摘要: 针对口蹄疫病毒在斑块环境中的传播现象，建立了一个斑块口蹄疫传染病模型。分别就单斑块和两个斑块中病毒动力学行为展开研究。通过下一代矩阵理论，定义了模型的基本再生数，分析了单斑块模型无病平衡点及地方病平衡点的存在性和局部稳定性；通过构造合适的李雅普诺夫函数证明了单斑块模型平衡点的全局渐进稳定性。在两个对称的斑块环境中，通过李亚普诺夫函数法进一步确定了多斑块模型无病平衡点和地方病平衡点的全局渐进稳定性。

Abstract: A patchy foot-and-mouth disease epidemic model was established to study the transmission dynamics of the virus in patch environment. The viral transmission behaviors were investigated in both single-patch and two-patch systems. Using the next-generation matrix theory, the basic reproduction number of the model was defined, and the existence as well as local stability of the disease-free equilibrium and endemic equilibrium in the single-patch model were analyzed.
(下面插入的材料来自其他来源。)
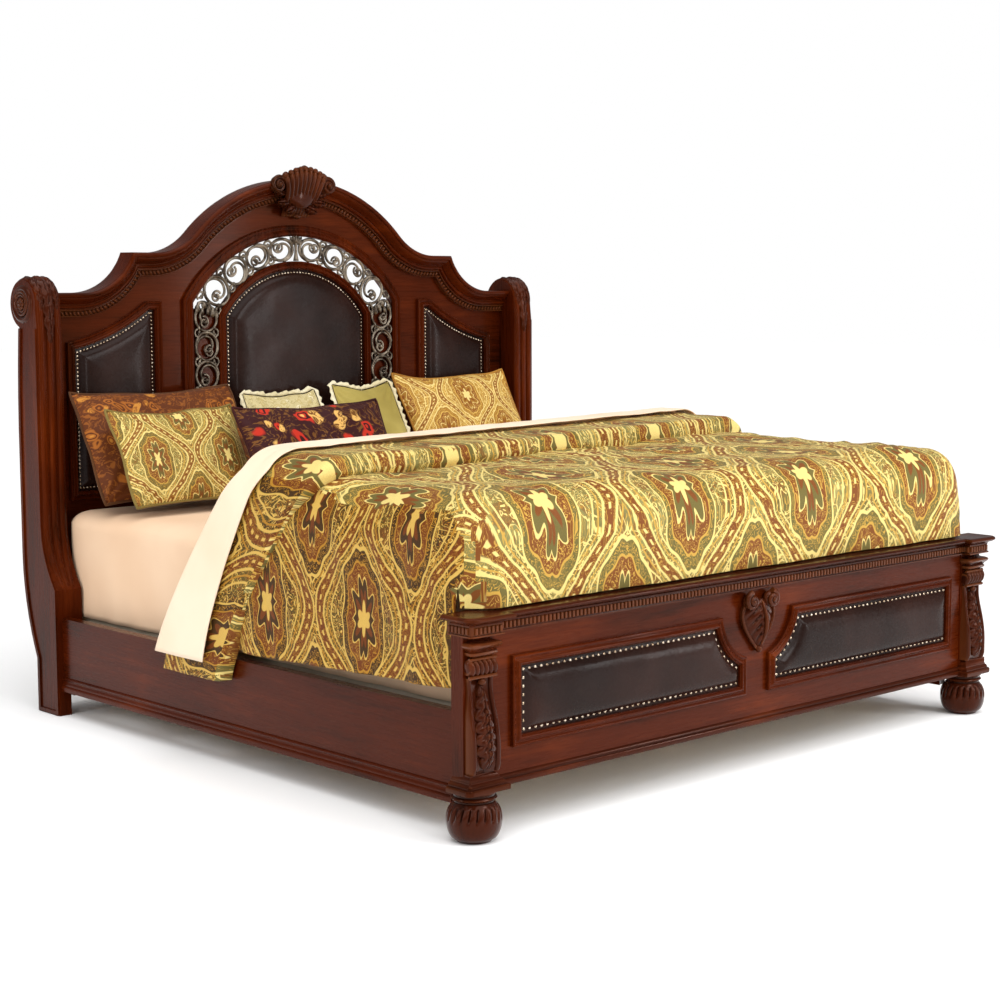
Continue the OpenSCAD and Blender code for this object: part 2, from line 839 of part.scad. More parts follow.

By constructing an appropriate Lyapunov function, the global asymptotic stability of the equilibria in the single-patch model was demonstrated. In a symmetric two-patch environment, the global asymptotic stability of the disease-free equilibrium and endemic equilibrium in the multi-patch model was further confirmed through the Lyapunov function method.